Tadhg offered an interesting insight into this brother’s insatiable appetite for knowledge when he revealed that Harrington brought two books with him on holiday this week as he recovers from keyhole surgery on his right knee last Tuesday.

No thrillers, chillers or sci-fi for Harrington. Instead, he’s been reading ‘The Talent Code’ by Daniel Coyle and ‘Talent is Overrated’ by Geoff Colvin, two fascinating tomes which strongly espouse that exceptional ability, sporting or otherwise, is not born but is grown through practice and perseverance.

Though an avid reader of newspapers, Harrington studiously avoids articles about himself he’s done so since age 18, according to Tadhg, who adds that friends and relatives are warned not to discuss such items in his presence.

”I actually laugh at some of the things written about him,” said Tadhg. “Padraig doesn’t tinker too much with his swing.

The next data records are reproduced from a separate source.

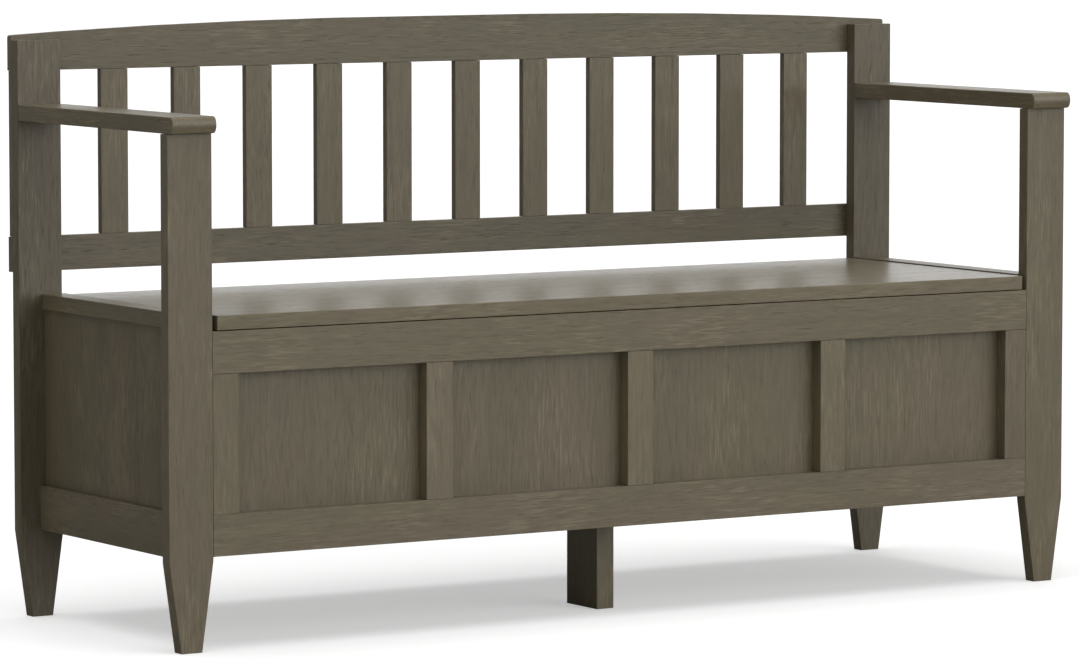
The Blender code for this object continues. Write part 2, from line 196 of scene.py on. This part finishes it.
# Other fasteners: shares of a piece's length, and distances from its edges
BATTEN_SCREWS = (0.10, 0.50, 0.90)
BLOCK_SCREWS = (0.20, 0.80)
BLOCK_STAGGER = 0.05
CLEAT_SCREWS = 5
CLEAT_FRONT_INSET = 0.0135
CLEAT_REAR_INSET = 0.009
BOLT_INSET = 0.0285
CREST_BOLT = 0.4
FRAME_BOLT = 0.5

AXES = ((1.0, 0.0, 0.0), (0.0, 1.0, 0.0), (0.0, 0.0, 1.0))
UPRIGHT = 2

# Places of the colour sockets on a Mix node: two inputs and the result
MIX_FIRST = 6
MIX_SECOND = 7
MIX_RESULT = 2


class Graph:
    """Short calls for building one node tree.  The functions below call theirs g."""

    def __init__(self, tree):
        self.tree = tree

    def add(self, kind, **settings):
        """New node with some of its properties set."""
        node = self.tree.nodes.new(kind)
        for name, value in settings.items():
            setattr(node, name, value)
        return node

    def put(self, socket, value):
        """Links an output to a socket, or sets the socket to a plain value."""
        if isinstance(value, bpy.types.NodeSocket):
            self.tree.links.new(value, socket)
        elif value is not None:
            socket.default_value = value

    def math(self, operation, first, second=None, third=None, clamp=False):
        """One sum on numbers."""
        node = self.add("ShaderNodeMath", operation=operation, use_clamp=clamp)
        for socket, value in zip(node.inputs, (first, second, third)):
            self.put(socket, value)
        return node.outputs[0]

    def vector(self, operation, first, second=None):
        """One sum on vectors; a length or a dot product is a number."""
        node = self.add("ShaderNodeVectorMath", operation=operation)
        for socket, value in zip(node.inputs, (first, second)):
            self.put(socket, value)
        return node.outputs["Value" if operation in ("LENGTH", "DOT_PRODUCT") else "Vector"]

    def noise(self, place, cells, detail, roughness, output="Fac"):
        """3-D noise with a number of cells per metre on each axis."""
        node = self.add("ShaderNodeTexNoise")
        self.put(node.inputs["Vector"], self.vector("MULTIPLY", place, cells))
        node.inputs["Scale"].default_value = 1.0
        node.inputs["Detail"].default_value = detail
        node.inputs["Roughness"].default_value = roughness
        return node.outputs[output]

    def span(self, value, low, high, to_low=0.0, to_high=1.0):
        """Smooth step of a value from one range to another."""
        node = self.add("ShaderNodeMapRange", interpolation_type="SMOOTHSTEP")
        for socket, number in zip(node.inputs, (value, low, high, to_low, to_high)):
            self.put(socket, number)
        return node.outputs["Result"]

    def swing(self, value, amount):
        """A noise value turned into a swing of plus or minus half the amount."""
        return self.math("MULTIPLY_ADD", value, amount, -amount / 2)

    def times(self, value, amount):
        return self.math("MULTIPLY", value, amount)

    def bump(self, shader, height, sizes):
        """Relief on a shader: sizes are the bump's strength and its height in metres."""
        node = self.add("ShaderNodeBump")
        for name, size in zip(("Strength", "Distance"), sizes):
            node.inputs[name].default_value = size
        self.put(node.inputs["Height"], height)
        self.put(shader.inputs["Normal"], node.outputs[0])

    def mix(self, factor, first, second):
        """Colour between two colours."""
        node = self.add("ShaderNodeMix", data_type="RGBA")
        self.put(node.inputs["Factor"], factor)
        self.put(node.inputs[MIX_FIRST], first)
        self.put(node.inputs[MIX_SECOND], second)
        return node.outputs[MIX_RESULT]

    def total(self, *values):
        """Sum of all the values."""
        result = values[0]
        for value in values[1:]:
            result = self.math("ADD", result, value)
        return result


def new_group(name, kind, inputs, outputs):
    """Empty node group with the given sockets; returns its graph, input node and output node."""
    tree = bpy.data.node_groups.new(name, kind)
    for socket, socket_type in inputs:
        tree.interface.new_socket(socket, in_out="INPUT", socket_type=socket_type)
    for socket, socket_type in outputs:
        tree.interface.new_socket(socket, in_out="OUTPUT", socket_type=socket_type)
    graph = Graph(tree)
    return graph, graph.add("NodeGroupInput"), graph.add("NodeGroupOutput")


# ---------------------------------------------------------------- wood

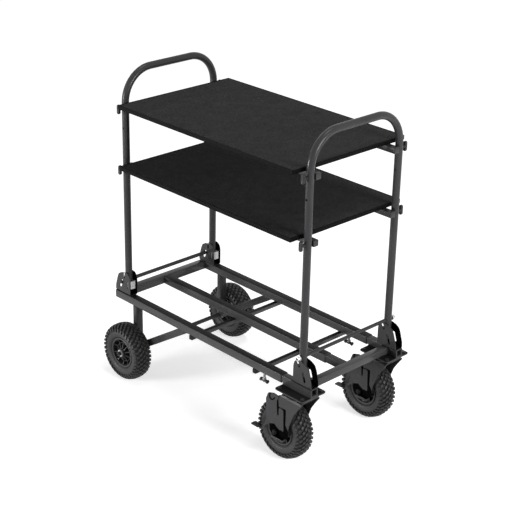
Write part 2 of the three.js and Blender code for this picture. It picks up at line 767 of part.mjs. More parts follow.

He doesn’t put himself under undue pressure or think too much or any of that other rubbish. In fact, he’s happier and more confident (with his game) now than ever before.

He insisted his brother’s insatiable appetite for work and his desire to explore every potential avenue for improvement, “is the poison which has made Padraig great.

“Nobody complained when he won three Majors in 13 months yet everyone’s sounding off because he hasn’t won in more than a year,” Tadhg went on.

“But I’m telling you now, Padraig is the most confident person in the world that he’s doing the all the correct things to put himself in a position to win the next Major.

“Even if he never wins another tournament, he’s so confident in what he’s doing it’s almost frightening to see it at first hand.”

Few are better equipped temperamentally to accept Dr Rotella’s proposition that golf itself “is not a game of perfect” but if that refractometer helps Harrington stay fit and fresh to face the ravages of the back nine on Sunday at the Majors, then it’s every bit as important as his wedge or putter.